Task to carry out: The lines to reproduce run from the first one through the line containing "const BOW_STEP = 6.5;". Reproduce them exactly.

::::

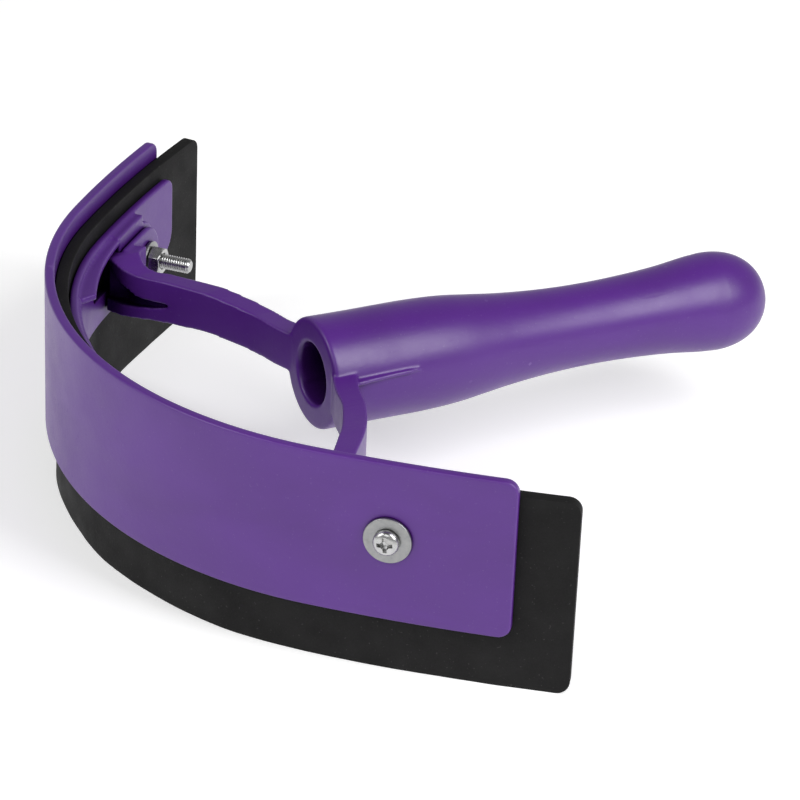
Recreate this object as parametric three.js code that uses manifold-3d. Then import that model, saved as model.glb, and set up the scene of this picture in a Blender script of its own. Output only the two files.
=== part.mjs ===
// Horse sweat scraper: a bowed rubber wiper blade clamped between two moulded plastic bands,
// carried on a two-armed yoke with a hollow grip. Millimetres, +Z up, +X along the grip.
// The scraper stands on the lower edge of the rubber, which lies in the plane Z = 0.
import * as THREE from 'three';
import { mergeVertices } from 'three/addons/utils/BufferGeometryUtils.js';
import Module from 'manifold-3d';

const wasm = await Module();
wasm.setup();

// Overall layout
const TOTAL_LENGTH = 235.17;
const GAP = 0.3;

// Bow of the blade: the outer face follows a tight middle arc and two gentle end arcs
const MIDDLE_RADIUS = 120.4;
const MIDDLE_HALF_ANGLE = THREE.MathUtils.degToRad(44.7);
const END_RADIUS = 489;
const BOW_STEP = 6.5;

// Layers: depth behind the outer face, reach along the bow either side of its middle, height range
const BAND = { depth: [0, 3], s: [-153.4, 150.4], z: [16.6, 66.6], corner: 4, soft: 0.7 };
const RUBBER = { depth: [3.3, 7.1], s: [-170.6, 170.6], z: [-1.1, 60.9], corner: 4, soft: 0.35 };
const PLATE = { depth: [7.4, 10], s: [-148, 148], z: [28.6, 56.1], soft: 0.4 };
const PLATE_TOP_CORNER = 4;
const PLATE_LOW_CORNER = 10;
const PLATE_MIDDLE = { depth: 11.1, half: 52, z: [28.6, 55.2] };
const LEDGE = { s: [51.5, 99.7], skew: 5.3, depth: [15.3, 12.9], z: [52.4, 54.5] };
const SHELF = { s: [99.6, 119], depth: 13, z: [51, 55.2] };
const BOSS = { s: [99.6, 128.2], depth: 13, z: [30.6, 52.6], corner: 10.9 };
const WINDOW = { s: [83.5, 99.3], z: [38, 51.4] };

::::

Task output:
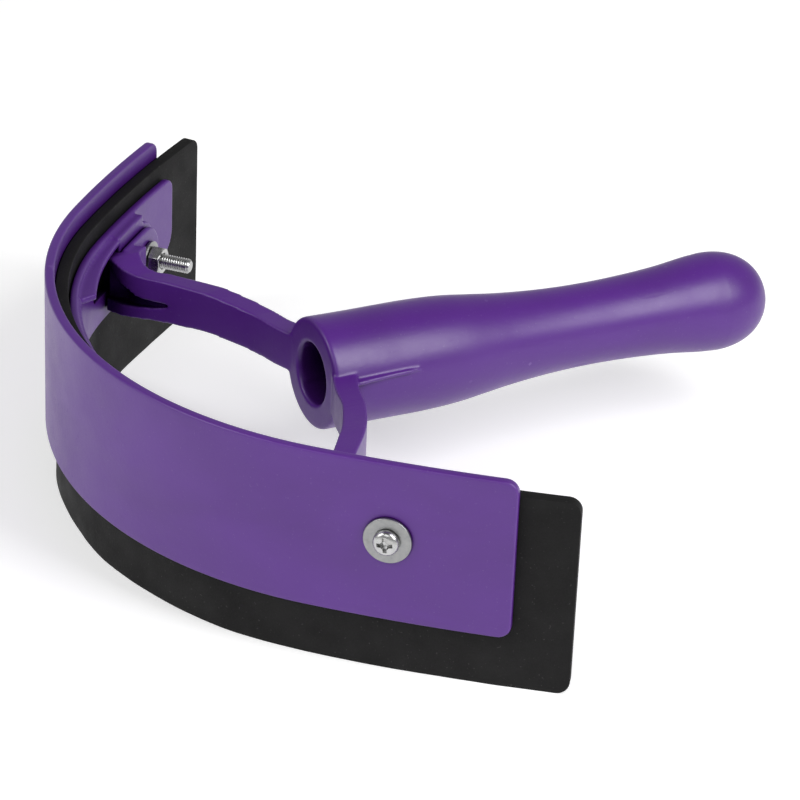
Recreate this object as parametric three.js code that uses manifold-3d. Then import that model, saved as model.glb, and set up the scene of this picture in a Blender script of its own. Output only the two files.
=== part.mjs ===
// Horse sweat scraper: a bowed rubber wiper blade clamped between two moulded plastic bands,
// carried on a two-armed yoke with a hollow grip. Millimetres, +Z up, +X along the grip.
// The scraper stands on the lower edge of the rubber, which lies in the plane Z = 0.
import * as THREE from 'three';
import { mergeVertices } from 'three/addons/utils/BufferGeometryUtils.js';
import Module from 'manifold-3d';

const wasm = await Module();
wasm.setup();

// Overall layout
const TOTAL_LENGTH = 235.17;
const GAP = 0.3;

// Bow of the blade: the outer face follows a tight middle arc and two gentle end arcs
const MIDDLE_RADIUS = 120.4;
const MIDDLE_HALF_ANGLE = THREE.MathUtils.degToRad(44.7);
const END_RADIUS = 489;
const BOW_STEP = 6.5;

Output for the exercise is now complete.